Por el contrario, aquel que quiere servir a Dios y no al dinero, debe emprender un camino muy distinto, un camino empinado, difícil de transitar; un camino que finaliza en la cima y en el cielo; un camino en el que hay que llevar la propia cruz a cuestas y negarse a sí mismos, al hombre viejo, al hombre dominado por las pasiones, para ir en pos de Cristo, que va delante con la Cruz, camino al Calvario. Este camino, al que se ingresa por la puerta estrecha, finaliza en la cima del Monte Calvario, que es a su vez la puerta de entrada al Reino de los cielos, en donde se encuentra la Jerusalén celestial, destino final de los que aman al Cordero y mueren en estado de gracia:
“No se puede servir a Dios y al dinero”. Para que nuestros corazones estén anclados y adheridos en el verdadero y único tesoro que merece ser obtenido, Jesús Eucaristía, y para que despeguemos nuestros corazones del dinero y del afán desmedido por conseguirlo, dirijamos, con la ayuda de Nuestra Madre del cielo, la Virgen de la Eucaristía, esta oración a Jesús en el sagrario: “Oh Jesús, Dios de la Eucaristía, Dios del sagrario, Tú quieres convertir nuestros pobres corazones en otras tantas moradas en las que poder reposar y darnos el Amor de tu Sagrado Corazón, y no cesas de llamarnos con insistencia, una y otra vez.

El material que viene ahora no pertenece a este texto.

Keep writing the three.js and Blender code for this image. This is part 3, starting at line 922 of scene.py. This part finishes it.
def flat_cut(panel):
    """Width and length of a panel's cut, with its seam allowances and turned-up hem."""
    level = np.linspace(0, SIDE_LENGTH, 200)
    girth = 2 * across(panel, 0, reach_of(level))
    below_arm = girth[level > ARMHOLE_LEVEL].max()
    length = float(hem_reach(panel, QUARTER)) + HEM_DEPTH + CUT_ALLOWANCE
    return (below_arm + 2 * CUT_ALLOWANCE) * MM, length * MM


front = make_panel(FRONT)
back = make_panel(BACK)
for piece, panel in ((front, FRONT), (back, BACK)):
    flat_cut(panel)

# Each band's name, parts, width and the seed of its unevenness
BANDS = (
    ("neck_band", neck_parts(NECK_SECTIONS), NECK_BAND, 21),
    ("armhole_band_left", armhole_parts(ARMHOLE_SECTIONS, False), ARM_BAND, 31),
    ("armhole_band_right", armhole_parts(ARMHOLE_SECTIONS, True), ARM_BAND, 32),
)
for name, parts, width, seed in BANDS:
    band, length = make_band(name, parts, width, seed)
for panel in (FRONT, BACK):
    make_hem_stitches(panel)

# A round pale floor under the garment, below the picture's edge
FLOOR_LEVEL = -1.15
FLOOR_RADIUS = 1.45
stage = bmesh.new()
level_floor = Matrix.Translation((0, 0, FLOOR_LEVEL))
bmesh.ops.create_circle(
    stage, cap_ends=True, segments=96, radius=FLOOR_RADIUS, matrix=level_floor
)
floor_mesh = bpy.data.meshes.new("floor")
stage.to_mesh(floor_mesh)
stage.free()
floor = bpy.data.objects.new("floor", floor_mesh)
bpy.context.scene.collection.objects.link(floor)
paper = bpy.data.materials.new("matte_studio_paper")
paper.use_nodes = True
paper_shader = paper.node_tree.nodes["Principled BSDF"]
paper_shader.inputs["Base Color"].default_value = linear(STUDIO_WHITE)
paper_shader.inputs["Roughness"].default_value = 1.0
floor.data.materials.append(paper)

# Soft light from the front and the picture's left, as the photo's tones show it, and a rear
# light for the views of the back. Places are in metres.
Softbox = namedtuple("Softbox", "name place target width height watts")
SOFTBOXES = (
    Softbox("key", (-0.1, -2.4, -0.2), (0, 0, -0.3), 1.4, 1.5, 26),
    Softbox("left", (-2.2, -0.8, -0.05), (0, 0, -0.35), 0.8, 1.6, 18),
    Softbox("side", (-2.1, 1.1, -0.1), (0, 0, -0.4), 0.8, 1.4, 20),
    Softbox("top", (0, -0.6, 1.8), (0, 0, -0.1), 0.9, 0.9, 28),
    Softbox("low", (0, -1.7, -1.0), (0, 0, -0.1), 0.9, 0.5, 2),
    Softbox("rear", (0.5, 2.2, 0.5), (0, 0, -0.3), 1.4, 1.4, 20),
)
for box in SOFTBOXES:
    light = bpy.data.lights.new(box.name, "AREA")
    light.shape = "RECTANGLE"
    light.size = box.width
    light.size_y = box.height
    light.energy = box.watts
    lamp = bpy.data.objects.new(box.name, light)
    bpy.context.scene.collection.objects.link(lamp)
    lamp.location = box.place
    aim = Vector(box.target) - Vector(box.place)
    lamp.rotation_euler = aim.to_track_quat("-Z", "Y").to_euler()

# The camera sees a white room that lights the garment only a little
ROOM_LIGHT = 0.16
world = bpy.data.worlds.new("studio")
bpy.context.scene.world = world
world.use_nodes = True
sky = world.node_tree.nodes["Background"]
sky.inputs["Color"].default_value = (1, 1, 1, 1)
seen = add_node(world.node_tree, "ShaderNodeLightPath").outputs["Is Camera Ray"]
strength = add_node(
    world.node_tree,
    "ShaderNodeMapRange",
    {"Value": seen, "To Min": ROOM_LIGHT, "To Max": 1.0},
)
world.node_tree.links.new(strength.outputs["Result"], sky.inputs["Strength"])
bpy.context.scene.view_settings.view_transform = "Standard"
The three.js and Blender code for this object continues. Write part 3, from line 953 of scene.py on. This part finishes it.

Y sin embargo, nosotros, llevados por la indiferencia y el desamor hacia Ti, y llevados por el amor desmedido al dinero y al mundo, hacemos oídos sordos a tus llamados de amor desde la Eucaristía y te dejamos solo y abandonado en el sagrario, para ir en búsqueda del placer terreno, de los bienes materiales, del oro y la plata, de la gloria mundana y de la estima de los hombres, eligiendo así el amor efímero y superficial de las creaturas, antes que el Amor infinito y eterno del Padre, que mora en tu Corazón Eucarístico. Concédenos, oh Buen Jesús, la gracia de poder encontrar la “perla preciosa”, el “tesoro escondido”, el único tesoro capaz de alegrar nuestros días en la tierra y luego por toda la eternidad, tu Presencia real, verdadera y substancial en la Eucaristía. Y así, alegrándonos de haberte encontrado en la Eucaristía, seamos capaces de dejar definitivamente atrás lo que nos separa de Ti, cortando de una vez y para siempre con el pecado, desprendiéndonos del afecto a los bienes terrenos y mundanos, incapaces de dar un solo instante de verdadera alegría. Nuestra Señora de la Eucaristía, haz que descubramos la perla de gran precio, el tesoro escondido; ayúdanos a vender todo lo que tenemos, a desarraigar nuestros corazones del amor al dinero, para adquirir el campo donde se oculta el tesoro, la fe en la Presencia Eucarística de tu Hijo Jesús. Amén”.




[1] San Ignacio de Loyola, Ejercicios Espirituales, nº 23.